The reasons for arbitration users enforcing certain best practices or soft law norms are not always clear. For some they may include inter alia a sense of respect for, or fear from, the authority enacting the norm, social conformism, convenience, need for predictability etc. (for a broader discussion of this point see Alexandre Flückiger, Why Do We Obey Soft Law? (2009). REDISCOVERING PUBLIC LAW AND PUBLIC ADMINISTRATION IN COMPARATIVE POLICY ANALYSIS: A TRIBUTE TO PETER KNOEPFEL, Stéphane Nahrath, Frédéric Varone, eds., pp. 45-62, 2009). But whatever the reason for compliance, for the legal realist, the overall efficacy of a norm (as may be measured by the degree of compliance by its recipients) is somewhat more relevant than its formal legal or non-legal nature. In that respect, a problem with the expression “soft law” is that it undermines the actual significance of certain soft law norms by over emphasizing their “non-legal nature”. This emphasis which looks to the source and nature of the norm (or its “pedigree”), rather than to its efficacy can sometimes look somewhat artificial.
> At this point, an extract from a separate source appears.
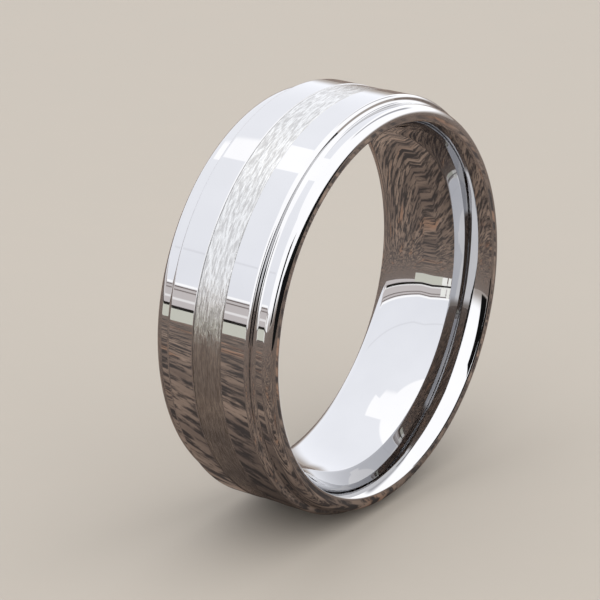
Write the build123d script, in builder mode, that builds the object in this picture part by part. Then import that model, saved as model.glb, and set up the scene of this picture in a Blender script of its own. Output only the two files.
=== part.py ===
"""Stepped wedding band with a brushed centre inlay.

The band's axis is the Y axis and the origin is the centre of the finger hole, so the band
stands on its rim with +Z up. Every piece is a ring turned about that axis from a profile
whose X is a radius and whose Y is a place along the finger.
"""

import os

from build123d import *

# Ring size and width
BORE_RADIUS = 10.3  # US ring size 11: 20.6 mm inside diameter
HALF_WIDTH = 4.0  # the band is 8 mm wide

# Outside: a raised land, a steep step down to a ledge on each side, then a rounded edge.
# The step is polished soft, with the same round at its head as in the cove at its foot
LAND_RADIUS = 12.45
LAND_HALF_WIDTH = 2.75
LEDGE_RADIUS = 12.0
LEDGE_INNER_HALF_WIDTH = 2.87
STEP_ROUND = 0.24
LEDGE_EDGE_ROUND = 0.55

# Inside, a comfort fit: a short straight bore, a long crown and a tighter roll at each mouth
BORE_HALF_LENGTH = 0.4
CROWN_END_RADIUS = 10.7
CROWN_HALF_LENGTH = 3.17
MOUTH_RADIUS = 11.15
MOUTH_EDGE_ROUND = 0.2

# Channel in the middle of the land, with its inlay and the adhesive under it
CHANNEL_HALF_WIDTH = 0.95
CHANNEL_DEPTH = 0.6
CHANNEL_EDGE_ROUND = 0.07
BOND_THICKNESS = 0.06
INLAY_RECESS = 0.03
INLAY_EDGE_CHAMFER = 0.04

CHANNEL_FLOOR_RADIUS = LAND_RADIUS - CHANNEL_DEPTH
INLAY_INNER_RADIUS = CHANNEL_FLOOR_RADIUS + BOND_THICKNESS
INLAY_OUTER_RADIUS = LAND_RADIUS - INLAY_RECESS

# The half-plane the sections are drawn in. It is turned off the X axis, so that the rings'
# start lines, which a mesh counts its flats from, leave a flat and not a corner to stand on
SECTION_TURN = 11.25
section_plane = Plane.XY.rotated((0, SECTION_TURN, 0))


def corners(section, radius, height):
    """The section's corners at one radius, at this height on both sides of the middle."""
    tolerance = 1e-4
    return section.vertices().filter_by(
        lambda corner: abs(corner.X - radius) < tolerance
        and abs(abs(corner.Y) - height) < tolerance
    )


def ring_profile(inner_radius, outer_radius, half_width):
    """A rectangular section, placed at its radius from the band's axis."""
    with Locations(((inner_radius + outer_radius) / 2, 0)):
        Rectangle(outer_radius - inner_radius, 2 * half_width)


# The metal band: half of its section is drawn from the bore round to the channel, then mirrored
with BuildPart() as band_body:
    with BuildSketch(section_plane) as body_section:
        with BuildLine():
            bore = Line((BORE_RADIUS, 0), (BORE_RADIUS, BORE_HALF_LENGTH))
            crown = TangentArc(bore @ 1, (CROWN_END_RADIUS, CROWN_HALF_LENGTH), tangent=bore % 1)
            roll = TangentArc(crown @ 1, (MOUTH_RADIUS, HALF_WIDTH), tangent=crown % 1)
            outside = Polyline(
                roll @ 1,
                (LEDGE_RADIUS, HALF_WIDTH),
                (LEDGE_RADIUS, LEDGE_INNER_HALF_WIDTH),
                (LAND_RADIUS, LAND_HALF_WIDTH),
                (LAND_RADIUS, CHANNEL_HALF_WIDTH),
                (CHANNEL_FLOOR_RADIUS, CHANNEL_HALF_WIDTH),
                (CHANNEL_FLOOR_RADIUS, 0),
            )
            mirror(about=Plane.XZ)
        make_face()
        fillet(corners(body_section, LAND_RADIUS, LAND_HALF_WIDTH), STEP_ROUND)
        fillet(corners(body_section, LEDGE_RADIUS, LEDGE_INNER_HALF_WIDTH), STEP_ROUND)
        fillet(corners(body_section, LEDGE_RADIUS, HALF_WIDTH), LEDGE_EDGE_ROUND)
        fillet(corners(body_section, LAND_RADIUS, CHANNEL_HALF_WIDTH), CHANNEL_EDGE_ROUND)
        fillet(corners(body_section, MOUTH_RADIUS, HALF_WIDTH), MOUTH_EDGE_ROUND)
    revolve(axis=Axis.Y)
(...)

Now, whether or not the development and codification of soft law by arbitral institutions and other organisations like the IBA or UNCITRAL is necessarily good thing is a different question. While more rules (albeit of softer character) may arguably contribute to the increased sophistication and predictability of international arbitration practice, the crystallisation or solidification of best practices may also be seen to work against the flexibility of the arbitral process (William W. Park, “The Procedural Soft Law Of International Arbitration: Non-Governmental Instruments”, (2006) in PERVASIVE PROBLEMS IN INTERNATIONAL ARBITRATION, L. Mistelis & J. Lew eds.). But the answer to this last question lies beyond the scope of this blog entry.